Elle considère que deux lieux peuvent être considérés à ce titre, le lieu de la matérialisation du dommage et le lieu de son évènement causal.  L’arrêt du 12 mai 2021 (CJUE, 12 mai 2021, C-709/19, Veriniging van Effectenbezitters contre BP plc) portait sur la détermination de la matérialisation du dommage financier. Le litige opposait une association d’actionnaires (VEB) à BP (société pétrolière et gazière). A la suite d’une explosion sur la plate-forme Deepwater Horizon, dans le golfe du Mexique, l’association des actionnaires ayant acquis des titres BP agit contre cette société pour obtenir des dommages-intérêts en réparation du préjudice subi du fait de la baisse des titres, les actionnaires ayant notamment été mal informés des mesures de sécurité et de maintenance.
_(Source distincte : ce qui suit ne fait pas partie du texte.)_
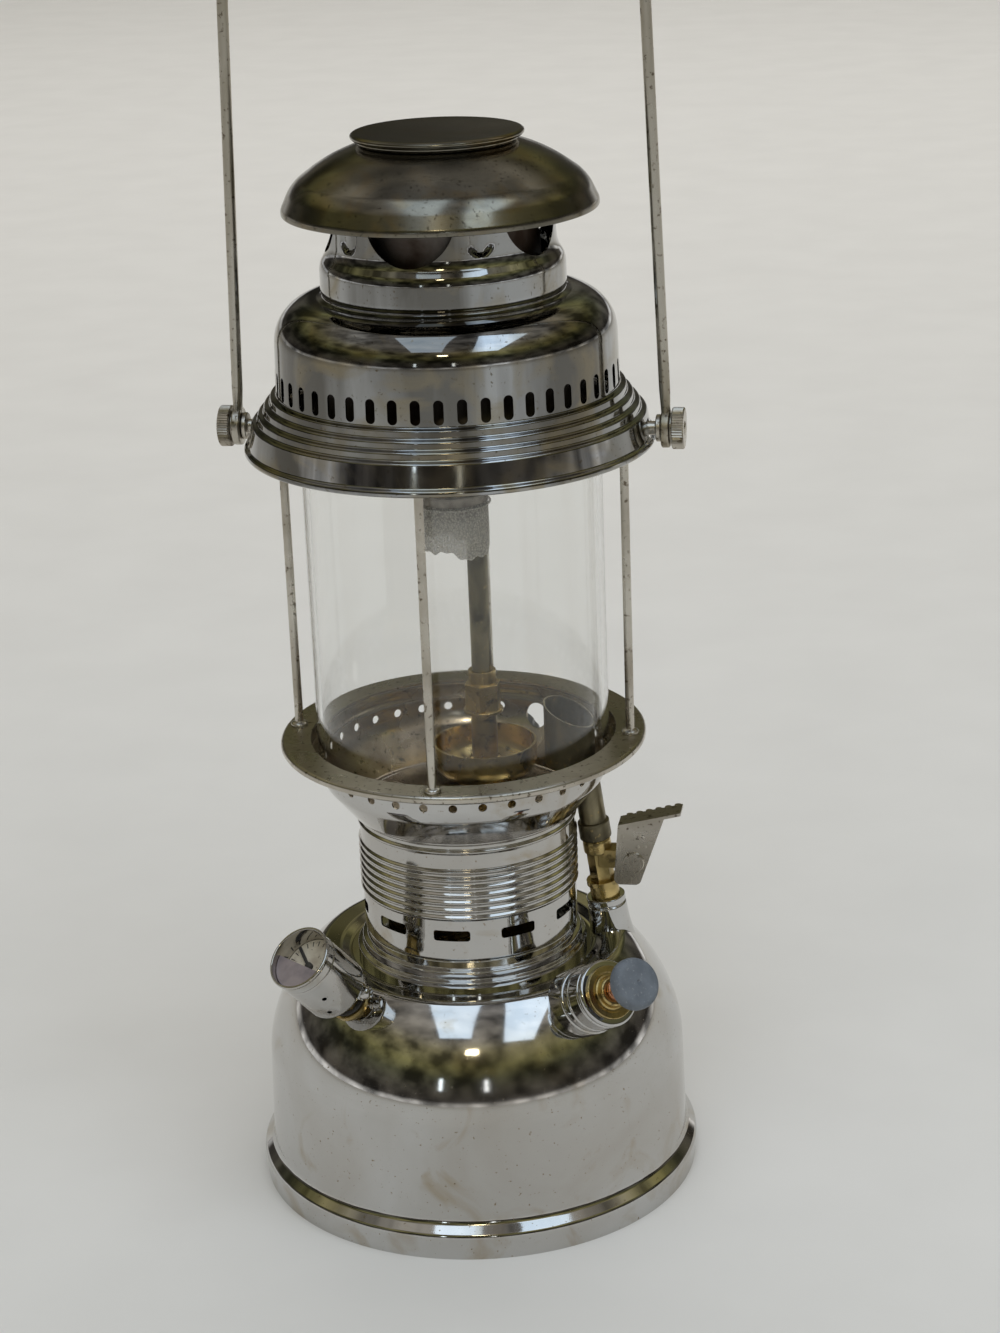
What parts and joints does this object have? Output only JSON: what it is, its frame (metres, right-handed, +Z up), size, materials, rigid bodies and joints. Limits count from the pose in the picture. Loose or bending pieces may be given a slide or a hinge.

BP a contesté la compétence de la juridiction néerlandaise saisie à cette fin.

La procédure se poursuit jusque devant la Cour de cassation qui décide de poser quatre questions préjudicielles à la Cour de Justice. Les première et deuxième questions sont ainsi résumées par la Cour de Justice : «  la juridiction de renvoi demande… si l’article 7, point 2, du règlement no 1215/2012 doit être interprété en ce sens que la survenance directe, sur un compte d’investissement, d’un préjudice purement financier résultant de décisions d’investissement prises à la suite d’informations aisément accessibles sur le plan mondial, mais inexactes, incomplètes ou trompeuses provenant d’une société internationale cotée en bourse permet, dans certaines circonstances, de retenir, au titre de la matérialisation du dommage, la compétence internationale d’une juridiction de l’État membre dans lequel est établie la banque ou l’entreprise d’investissement sur le registre de laquelle le compte est inscrit, lorsque ladite société n’était pas soumise à des obligations légales de publicité dans cet État membre. »

La Cour avait précédemment jugé que la notion de lieu où le fait dommageable s’est produit  lieu de matérialisation du dommage « ne vise pas le lieu du domicile du demandeur où serait localisé le centre de son patrimoine au seul motif qu’il y aurait subi un préjudice financier résultant de la perte d’éléments de son patrimoine intervenue et subie dans un autre État membre (arrêts du 10 juin 2004, Kronhofer, C–168/02, EU:C:2004:364, point 21, ainsi que du 16 juin 2016, Universal Music International Holding, C–12/15, EU:C:2016:449, point 35). »

En ce qui concerne le lieu de matérialisation du dommage, la Cour rappelle qu’ « il n’est pas exclu que ce lieu soit situé au domicile du défendeur lorsque le dommage allégué se réalise directement sur un compte bancaire du demandeur auprès d’une banque établie dans le ressort de cette juridiction  (CJUE,  12 septembre 2018, Löber, C–304/17, EU:C:2018:701, point 28 et jurisprudence citée) ».

Cependant, elle ne retient pas cette solution en l’espèce. Selon la Cour, l’objectif de prévisibilité poursuivi par la prise en compte de la matérialisation du dommage ne peut être assuré lorsque l’émetteur de titres n’est pas soumis à des obligations légales de publicité. Elle considère dans ce cas que «  les critères relatifs au domicile et à la localisation des comptes des actionnaires ne permettent pas à la société émettrice d’anticiper la détermination de la compétence internationale des juridictions devant lesquelles elle pourrait être attraite, ce qui serait contraire à l’objectif, visé au considérant 16 du règlement no 1215/2012, consistant à éviter, afin de garantir le principe de sécurité juridique, la possibilité que le défendeur soit attrait devant une juridiction d’un État membre qu’il ne pouvait pas raisonnablement prévoir. »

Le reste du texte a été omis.